── Source data ──

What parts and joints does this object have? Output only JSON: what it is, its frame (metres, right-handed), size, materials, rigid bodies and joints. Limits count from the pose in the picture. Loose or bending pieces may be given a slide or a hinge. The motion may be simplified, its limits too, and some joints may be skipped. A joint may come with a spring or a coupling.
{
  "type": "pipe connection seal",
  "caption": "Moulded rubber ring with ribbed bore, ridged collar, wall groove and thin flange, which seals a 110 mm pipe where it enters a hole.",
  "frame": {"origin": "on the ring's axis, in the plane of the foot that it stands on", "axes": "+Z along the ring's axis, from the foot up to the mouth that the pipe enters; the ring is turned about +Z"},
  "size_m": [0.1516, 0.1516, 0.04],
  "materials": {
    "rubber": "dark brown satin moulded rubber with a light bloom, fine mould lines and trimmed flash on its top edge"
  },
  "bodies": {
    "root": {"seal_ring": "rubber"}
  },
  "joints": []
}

───

◆ **Given request**: Where does the word "materials" appear? Return each line that holds it.

◆ **Exercise answer**:
What parts and joints does this object have? Output only JSON: what it is, its frame (metres, right-handed), size, materials, rigid bodies and joints. Limits count from the pose in the picture. Loose or bending pieces may be given a slide or a hinge. The motion may be simplified, its limits too, and some joints may be skipped. A joint may come with a spring or a coupling.
  "materials": {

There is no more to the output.